Concordium and Worldcoin occupy different layers of the identity stack: World ID focuses on human proof and Sybil resistance; Concordium focuses on protocol-level accountability and Agent authorization chains. Understanding these differences helps you select or combine the right verification tools for Agents, PayFi, and compliance applications. For products that target both consumer anti-bot and enterprise Agent settlement, layered integration is typically more effective than relying on a single identity protocol for all scenarios.
Worldcoin’s World ID is designed to prove a user is a unique, real human, often for Sybil resistance. Concordium’s protocol-level identity proves who is responsible for Concordium accounts and Agent actions, and supports compliance attribute zero-knowledge proofs. The former focuses on “are you human,” the latter on “who is accountable.”
Not directly. World ID does not provide on-chain Agent identity, Owner binding, or cross-chain key structures like the CIS-8004 Agent Registry. High-trust Agent scenarios require auditable authorization chains and attribute checks—this is Concordium’s focus.
Concordium verifies humans or legal entities via Identity Issuers, but its focus is on accountability and authorization, not a global unique human graph. Compared to World ID’s Proof of Personhood, the proof targets and credential systems differ, with some overlap and some complementarity.
Once Agents can autonomously sign and transfer value, counterparties must know who is legally responsible for Agent actions and whether those actions are within the authorized scope. Simply proving “a human is involved” is not enough for enterprise settlement or regulatory audits; a verifiable link between Agent and verified entity is also required.

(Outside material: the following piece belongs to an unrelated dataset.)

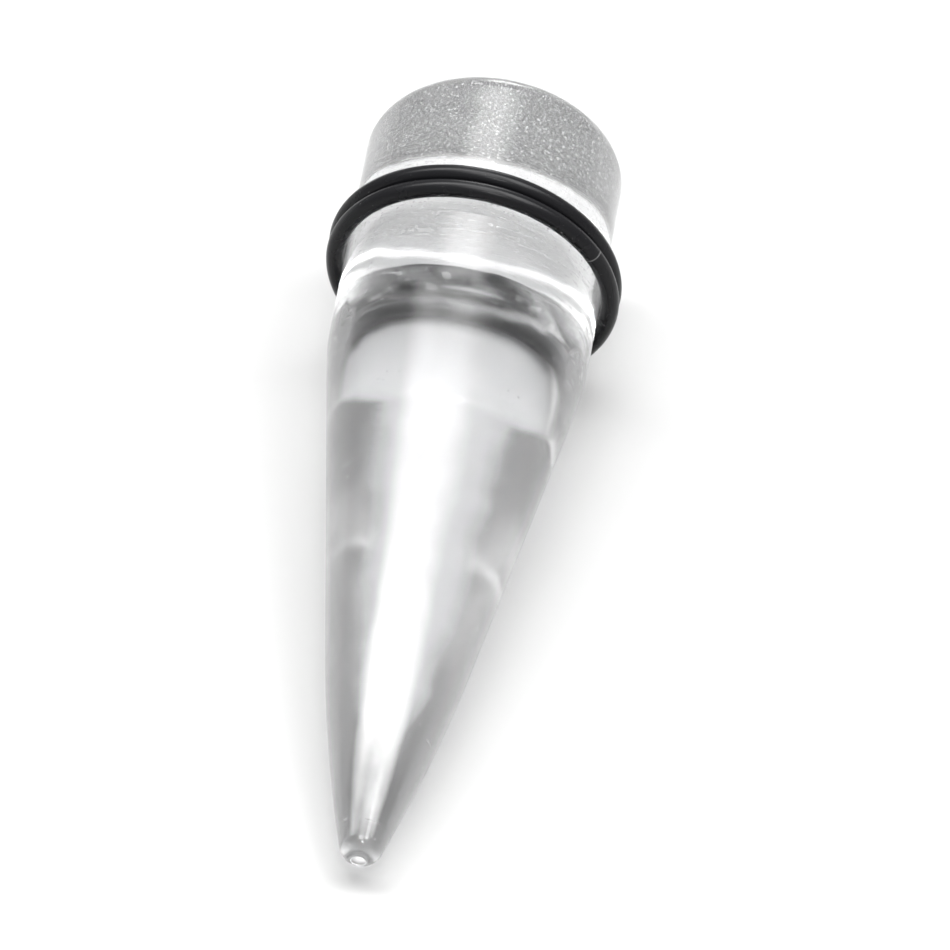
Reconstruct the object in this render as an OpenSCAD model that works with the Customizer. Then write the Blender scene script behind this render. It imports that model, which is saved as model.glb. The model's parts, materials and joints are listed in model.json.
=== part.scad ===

World ID is limited by orb deployment, regulation, and user acceptance; Concordium is limited by Identity Issuer coverage and integration complexity. Neither solves all identity issues. Choose based on the required proof, not a “winner.” In hybrid setups, define legal obligations and data retention for each identity layer, and avoid promising users privacy guarantees that exceed cryptographic capabilities.